In fact, Pentagon officials concede, Hamas' inability to provide security to its own people and the clashes that have recently erupted have been seeded by the Abrams plan. Israeli officials know this, and have begun to rebel. In Israel, at least, Rice's view that Hamas can be unseated is now regularly, and sometimes publicly, dismissed.

According to a December 25 article in Ha'aretz, senior Israeli intelligence officials have told Olmert that not only can Hamas not be replaced, but that its rival, Fatah, is disintegrating. Any hope for the success of a US program aimed at replacing Hamas, these officials argued, will fail. These Israeli intelligence officials also dismissed Abbas' call for elections to replace Hamas - saying that such elections would all but destroy Fatah. Ha'aretz reported:

"Shin Bet chief Yuval Diskin told the cabinet Sunday [December 24] that should elections be held in the Palestinian Authority, Fatah's chances of winning would be close to zero.
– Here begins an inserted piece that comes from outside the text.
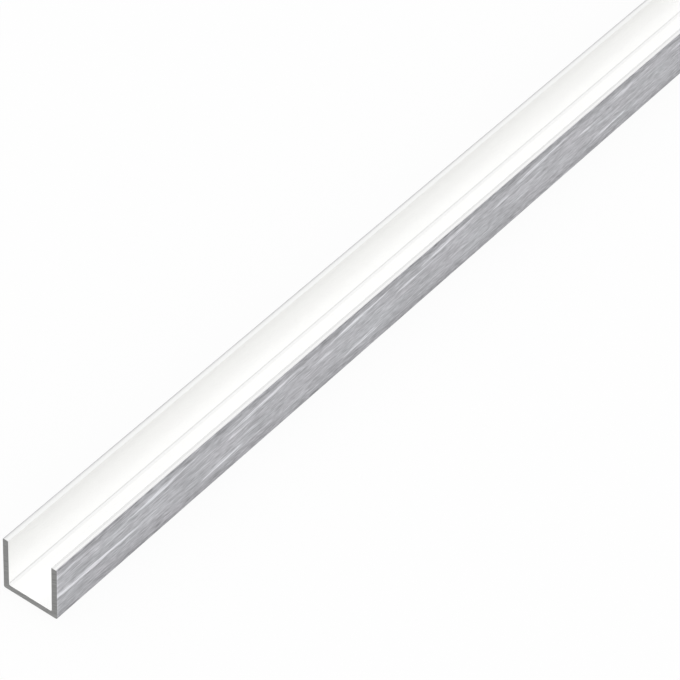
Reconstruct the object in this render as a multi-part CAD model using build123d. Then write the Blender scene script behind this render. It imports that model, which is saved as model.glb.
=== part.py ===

Diskin said during Sunday's weekly cabinet meeting that the Fatah faction is in bad shape, and therefore Israel should expect Hamas to register a sweeping victory."

Apparently, Jordan's King Abdullah agrees. On the day that article appeared, December 25, Abdullah kept Abbas waiting for six hours to see him in Amman. Eventually, Abdullah told Abbas that he should go home - and only come to see him again when accompanied by Hamas leader and Palestinian Prime Minister Ismail Haniyeh.

Most recently, Saudi officials have welcomed Haniyeh to their country for talks, having apparently made public their own views on the US program to replace Hamas. And so it is: one year after the election of Hamas, and one year after Abrams determined that sowing the seeds of civil war among a people already under occupation would somehow advance America's program for democracy in the Middle East, respect for America's democratic ideals has all but collapsed - and not just in Iraq.